En el siglo XVIII, el gran John Dryden escribió una no tan grande versión de la historia con lo que, sin proponérselo, demostró que su siglo no era el teatro para el teatro, en cambio, sí lo fue para la novelística. Es el siglo de Tom Jones, Tristram Shandy, Moll Flanders, El año de la peste, Clarissa, Gulliver, El sobrino de Rameau, y contando. Antonio y Cleopatra, como dicen los anglosajones, es una pareja bigger than life, con los cual se intenta definir las actitudes o actividades de los seres humanos que desbordan los estrechos límites de lo cotidiano. El escenario del drama es nada más y nada menos que todo el mundo conocido para los europeos del tiempo de Shakespeare. El escenario cambia de Alejandría a Roma y de Roma a Sicilia en cuestión de minutos, mientras vemos, asombrados, cómo se enfrentan los ejércitos de Sexto Pompeyo, Octavio y Antonio o los de Cleopatra y sus aliados africanos. En un momento estamos en la casa romana de Octavio y, poco después, en la embarcación con popa de oro y remos de plata de la reina egipcíaca. Sus dos formidables protagonistas se adaptan y agigantan en esta “súperproducción” del teatro isabelino. Uno de los lectores aparentemente más apasionados de la obra ha sido el profesor Harold Bloom, en lo que constituye uno de los pocos méritos de su megalómano estudio sobre el dramaturgo británico:
Antonio y Cleopatra como obra es visiblemente excesiva, y mantenerse a su
paso, en una buena puesta en escena o una lectura cuidadosa es regocijante
pero agotador… Los críticos tienden justificadamente a estar de acuerdo
en que si queremos encontrar todo lo que Shakespeare era capaz de hacer
en el marco de una sola obra, es aquí donde lo encontraremos.

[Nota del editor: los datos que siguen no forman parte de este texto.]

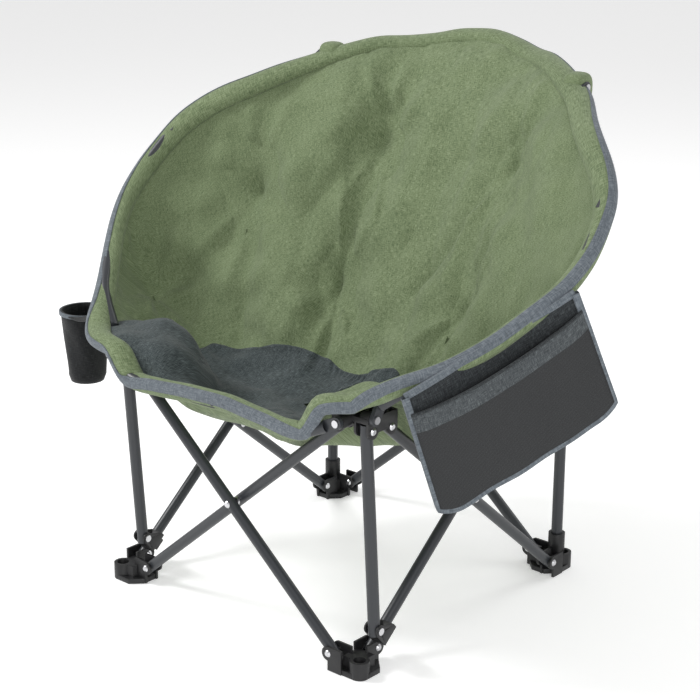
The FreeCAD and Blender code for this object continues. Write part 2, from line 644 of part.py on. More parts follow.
def rim_point(turn_angle):
    x = sum(h[0] * math.sin(k * turn_angle) for k, h in enumerate(HARMONICS))
    y = sum(h[1] * math.cos(k * turn_angle) for k, h in enumerate(HARMONICS))
    z = sum(h[2] * math.cos(k * turn_angle) for k, h in enumerate(HARMONICS))
    return Vector(x, y, z)


def smooth(value):
    value = min(1.0, max(0.0, value))
    return value * value * (3.0 - 2.0 * value)


def bowl_height(turn_angle, fraction):
    """Share of the rim's rise reached at a share of the way out to the rim."""
    around = abs(math.degrees(turn_angle))
    power = 2.0 + 1.3 * smooth(around / 90.0)
    back = smooth((around - 80.0) / 65.0)
    wall = 2.251 * fraction ** 2 - 0.396 * fraction ** 3 - 0.855 * fraction ** 4
    return (1.0 - back) * fraction ** power + back * wall


def lip_inset(turn_angle):
    """The lip lies further in beside the side hinges, whose laps are flat."""
    away = abs(abs(math.degrees(turn_angle)) - 99.0)
    return size("rim_inset") + 20.0 * (1.0 - smooth(away / 20.0))


def bowl_point(turn_angle, fraction):
    rim = rim_point(turn_angle)
    reach = rim - BOWL_CENTRE
    level = math.hypot(reach.x, reach.y)
    share = (level - lip_inset(turn_angle)) / level
    x = BOWL_CENTRE.x + reach.x * share * fraction
    y = BOWL_CENTRE.y + reach.y * share * fraction
    z = BOWL_CENTRE.z + reach.z * bowl_height(turn_angle, fraction)
    # the cover passes over the front hubs and the ends of the braces
    away = math.hypot(abs(x) - HUB_HUMP[0], y - HUB_HUMP[1])
    hump = 1.0 - smooth((away - HUB_HUMP[3]) / HUB_HUMP[4])
    return Vector(x, y, z + hump * max(0.0, HUB_HUMP[2] - z))


def bowl_normal(turn_angle, fraction):
    step = 0.01
    out = bowl_point(turn_angle, fraction + step) - bowl_point(turn_angle, max(fraction - step, 0.02))
    around = bowl_point(turn_angle + step, fraction) - bowl_point(turn_angle - step, fraction)
    return around.cross(out).normalize() * -1


def padding(fraction):
    return size("bowl_thickness") * (1.0 - 0.3 * smooth((fraction - 0.6) / 0.3))


def padded_point(turn_angle, fraction, share):
    """A point a share of the padding below its upper face, drawn in at the tufts."""
    base = bowl_point(turn_angle, fraction)
    depth = share * padding(fraction)
    dip = 0.0
    for x, y in TUFTS:
        near = math.hypot(abs(base.x) - x, base.y - y) / TUFT_REACH
        dip += TUFT_DEPTH * math.exp(-near * near)
    return base - bowl_normal(turn_angle, fraction) * (depth + (dip if depth == 0 else -dip * 0.4))


def ring_wire(points, level=False):
    if level:
        height = sum(p.z for p in points) / len(points)
        points = [Vector(p.x, p.y, height) for p in points]
    edges = []
    count = len(points)
    for index in range(0, count, 2):
        trio = [points[index], points[index + 1], points[(index + 2) % count]]
        edges.append(Part.Arc(*trio).toShape())
    return Part.Wire(edges)


ANGLES = [math.radians(15.0 * step - (360.0 if step > 12 else 0.0)) for step in range(24)]
SHARES = (0.12, 0.32, 0.50, 0.64, 0.76, 0.87, 0.985)


def lofted(name, loops):
    last = len(loops) - 1
    wires = [ring_wire(loop, index in (0, last)) for index, loop in enumerate(loops)]
    feature = doc.addObject("Part::Feature", name)
    feature.Shape = Part.makeLoft(wires, True, True)
    return feature


def make_bowl():
    loops = []
    for fraction in SHARES:
        loops.append([padded_point(a, fraction, 0.0) for a in ANGLES])
    loops.append([padded_point(a, 1.0, 0.5) for a in ANGLES])
    for fraction in reversed(SHARES):
        loops.append([padded_point(a, fraction, 1.0) for a in ANGLES])
    node(lofted("padded_bowl", loops), "padded_bowl")


# Seat patch: a second sewn layer that follows the bowl inside its own outline
PATCH_OUTLINE = ((0.0, -262.0), (90.0, -264.0), (160.0, -260.0), (196.0, -236.0), (218.0, -180.0), (214.0, -90.0),
                 (180.0, 10.0), (110.0, 62.0), (0.0, 78.0))
PATCH_GAP, PATCH_LAYER = 9.0, 4.0


def ruled_point(turn_angle, fraction):
    """A point of the bowl's upper face as it is built, straight between its rings."""
    low = max(share for share in SHARES[:-1] if share <= max(fraction, SHARES[0]))
    high = SHARES[SHARES.index(low) + 1]
    mix = (fraction - low) / (high - low)
    return padded_point(turn_angle, low, 0.0) * (1.0 - mix) + padded_point(turn_angle, high, 0.0) * mix


def patch_reach(turn_angle):
    """Share of the way to the bowl's lip at which the patch's outline is met."""
    lip = bowl_point(turn_angle, 1.0) - BOWL_CENTRE
    ray_x, ray_y = abs(lip.x), lip.y
    best = 0.9
    for (ax, ay), (bx, by) in zip(PATCH_OUTLINE[:-1], PATCH_OUTLINE[1:]):
        ax, ay, bx, by = ax, ay - BOWL_CENTRE.y, bx, by - BOWL_CENTRE.y
        side_a = ray_x * ay - ray_y * ax
        side_b = ray_x * by - ray_y * bx
        if side_a * side_b <= 0 and side_a != side_b:
            mix = side_a / (side_a - side_b)
            hit_x, hit_y = ax + mix * (bx - ax), ay + mix * (by - ay)
            if hit_x * ray_x + hit_y * ray_y > 0:
                best = math.hypot(hit_x, hit_y) / math.hypot(ray_x, ray_y)
    return best


def make_seat_patch():
    def lifted(lift, part):
        points = []
        for angle in ANGLES:
            fraction = part * patch_reach(angle)
            points.append(ruled_point(angle, fraction) + bowl_normal(angle, fraction) * lift)
        return points

    parts = (0.3, 0.55, 0.74, 0.88)
    loops = [lifted(PATCH_GAP + PATCH_LAYER, part) for part in parts]
    loops.append(lifted(PATCH_GAP + 0.4 * PATCH_LAYER, 1.0))
    loops += [lifted(PATCH_GAP, part) for part in reversed(parts)]
    node(lofted("seat_patch", loops), "seat_patch")


# Side pocket: a hanging panel outside the right rim and a pouch sewn on it
def hanging_sheet(name, corners, thickness, bow=0.0):
    top_front, top_rear, low_rear, low_front = [Vector(*c) for c in corners]
    out = (top_rear - top_front).cross(low_front - top_front).normalize()
    out = out if out.x > 0 else out * -1
    sections = []
    for share in (0.0, 0.5, 1.0):
        top = top_front + (top_rear - top_front) * share
        low = low_front + (low_rear - low_front) * share
        swell = out * (bow * math.sin(math.pi * share))
        points = [top + swell, low, low + out * thickness, top + swell + out * thickness]
        sections.append(Part.makePolygon(points + points[:1]))
    feature = doc.addObject("Part::Feature", name)
    feature.Shape = Part.makeLoft(sections, True, True)
    return node(feature, name), out


POCKET_CORNERS = ((330.0, -250.0, 425.0), (476.0, -45.0, 562.0), (492.0, 30.0, 388.0), (352.0, -182.0, 258.0))
POUCH_DROP, POUCH_GAP, POUCH_BOW = 46.0, 3.0, 20.0


def make_pocket():
    panel, out = hanging_sheet("pocket_panel", POCKET_CORNERS, 3.0)
    tf, tr, lr, lf = [Vector(*c) for c in POCKET_CORNERS]
    lift = out * (3.0 + POUCH_GAP)
    down_front = (lf - tf).normalize() * POUCH_DROP
    down_rear = (lr - tr).normalize() * POUCH_DROP
    hanging_sheet("pocket_pouch", [tuple(tf + down_front + lift), tuple(tr + down_rear + lift),
                                   tuple(lr + out * 3.3), tuple(lf + out * 3.3)], 2.5, POUCH_BOW)


# Cup holder: an open tapered pouch that hangs from the left side tube
CUP_TOP = (-410.0, -178.0, 402.0)
CUP_RADIUS, CUP_FLOOR_RADIUS, CUP_DEPTH, CUP_WALL = 40.0, 31.0, 120.0, 3.0


def make_cup_holder():
    foot = Vector(*CUP_TOP) - Vector(0, 0, CUP_DEPTH)

    def pouch(name, shrink, floor, height):
        cone = doc.addObject("Part::Cone", name)
        bind(cone, Radius1=str(CUP_FLOOR_RADIUS - shrink), Radius2=str(CUP_RADIUS - shrink), Height=str(height))
        cone.Placement = Placement(foot + Vector(0, 0, floor), Rotation())
        return cone

    outer = pouch("cup_holder_outer", 0.0, 0.0, CUP_DEPTH)
    inner = pouch("cup_holder_inner", CUP_WALL, CUP_WALL, CUP_DEPTH)
    node(cut("cup_holder", outer, [inner]), "cup_holder")


def build():
    make_braces()
    for quarter, corner in enumerate(CORNERS):
        make_foot(quarter, corner)
    make_front_hub("front_right", 1, 1)
    make_front_hub("front_left", -1, -1)
    make_rear_hub(1, "rear_right")
    make_rear_hub(2, "rear_left")
    for corner, quarter_x in (("front_right", 1), ("front_left", -1)):
        make_front_post(corner, quarter_x)
        make_clip(corner, quarter_x)
    make_rear_post(1, "rear_right")
    make_rear_post(2, "rear_left")
    make_ring()
    make_bowl()
    make_seat_patch()
    make_pocket()
    make_cup_holder()
    doc.recompute()


def centre_on_box():
    """Moves the whole chair so that its box stands centred on the origin."""
    whole = FreeCAD.BoundBox()
    for feature in NODES:
        # points of the surface, since a curved face's own box is loose
        for point in feature.Shape.tessellate(0.3)[0]:
            whole.add(point)
    shift = Vector(-whole.Center.x, -whole.Center.y, -whole.ZMin)
    for feature in NODES:
        move = feature.Placement
        move.Base = move.Base + shift
        feature.Placement = move
    doc.recompute()
    return shift


def check_document():
    for thing in doc.Objects:
        if "Invalid" in thing.State or "Error" in thing.State:
            raise RuntimeError("failed feature: " + thing.Name)
    bad = [feature.Label for feature in NODES
           if feature.Shape.isNull() or not feature.Shape.isValid() or not feature.Shape.Solids]
    if bad:
        raise RuntimeError("bad shapes: " + ", ".join(bad))


def export_nodes():
    os.makedirs("parts", exist_ok=True)
    for feature in NODES:
        feature.Shape.exportStep(os.path.join("parts", feature.Label + ".step"))


build()
SHIFT = centre_on_box()
check_document()
export_nodes()
print("nodes", len(NODES), "shift", tuple(round(v, 3) for v in SHIFT))
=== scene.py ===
import bpy
import math
import json
import numpy as np
from mathutils import Vector, Matrix, noise

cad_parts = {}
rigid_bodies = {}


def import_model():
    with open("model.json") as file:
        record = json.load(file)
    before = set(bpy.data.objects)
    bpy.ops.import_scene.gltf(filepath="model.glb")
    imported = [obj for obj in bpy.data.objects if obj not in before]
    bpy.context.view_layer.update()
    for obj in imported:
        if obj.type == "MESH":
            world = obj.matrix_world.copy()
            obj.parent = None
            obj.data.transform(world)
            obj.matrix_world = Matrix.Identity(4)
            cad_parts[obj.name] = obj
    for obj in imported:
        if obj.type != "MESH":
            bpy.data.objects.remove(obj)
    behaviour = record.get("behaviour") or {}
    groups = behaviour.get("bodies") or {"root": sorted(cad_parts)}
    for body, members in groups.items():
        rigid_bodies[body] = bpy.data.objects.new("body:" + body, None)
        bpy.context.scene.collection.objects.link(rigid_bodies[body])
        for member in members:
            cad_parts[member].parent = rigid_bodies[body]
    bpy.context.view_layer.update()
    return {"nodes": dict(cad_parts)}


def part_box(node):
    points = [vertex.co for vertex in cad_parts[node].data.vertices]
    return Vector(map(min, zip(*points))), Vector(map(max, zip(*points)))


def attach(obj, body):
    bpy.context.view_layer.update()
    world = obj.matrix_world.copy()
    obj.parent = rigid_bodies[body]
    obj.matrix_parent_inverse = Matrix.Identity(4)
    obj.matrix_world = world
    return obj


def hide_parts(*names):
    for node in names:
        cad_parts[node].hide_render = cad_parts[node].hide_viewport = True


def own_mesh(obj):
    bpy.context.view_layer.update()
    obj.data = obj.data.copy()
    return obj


bpy.ops.object.select_all(action="SELECT")
bpy.ops.object.delete()
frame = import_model()
nodes = frame["nodes"]
low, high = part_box("post_rear_right")
SHIFT = Vector(((low.x + high.x) / 2 - 0.245, (low.y + high.y) / 2 - 0.245, 0.0))
scene = bpy.context.scene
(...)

La fuente utilizada por Shakespeare es nuevamente el Plutarco de Vidas paralelas. En este caso la dedicada a Antonio, de donde el poeta se apodera de párrafos enteros y episodios fundamentales. Como el de Enobarbo cuando describe la barca de Cleopatra o el de los presagios en el cielo y bajo la tierra que hablaban del abandono de los dioses tutelares del héroe. Estas descripciones de Plutarco, en su prosa de profesor griego, le sirvió de inspiración a Shakespeare a comienzos del XVII y a otro poeta, esta vez a comienzos del XX. Del alejandrino Constantin Kavafis es esta envidiada pieza:
Cuando, de pronto a medianoche, oigas
Pasar el tropel invisible, las voces cristalinas,
La música embriagadora de sus coros,
Sabrás que la Fortuna te abandona, que la esperanza
Cae, que toda una vida de deseos
Se deshace en humo. ¡Ah, no sufras
Por algo que ya excede el desengaño!
Como un hombre desde hace tiempo preparado,
Saluda con valor a Alejandría que se marcha.
Y no te engañes, no digas que era un sueño,
que tus oídos te confunden, quedan las súplicas
y las lamentaciones para los cobardes,
deja volar las vanas esperanza
y, como un hombre desde hace tiempo preparado,
deliberadamente, con un orgullo y una resignación
digna de ti y de la ciudad
asómate a la ventana abierta
para beber, más allá del desengaño,
la última embriaguez de ese tropel divino
y saluda, saluda a Alejandría que se marcha.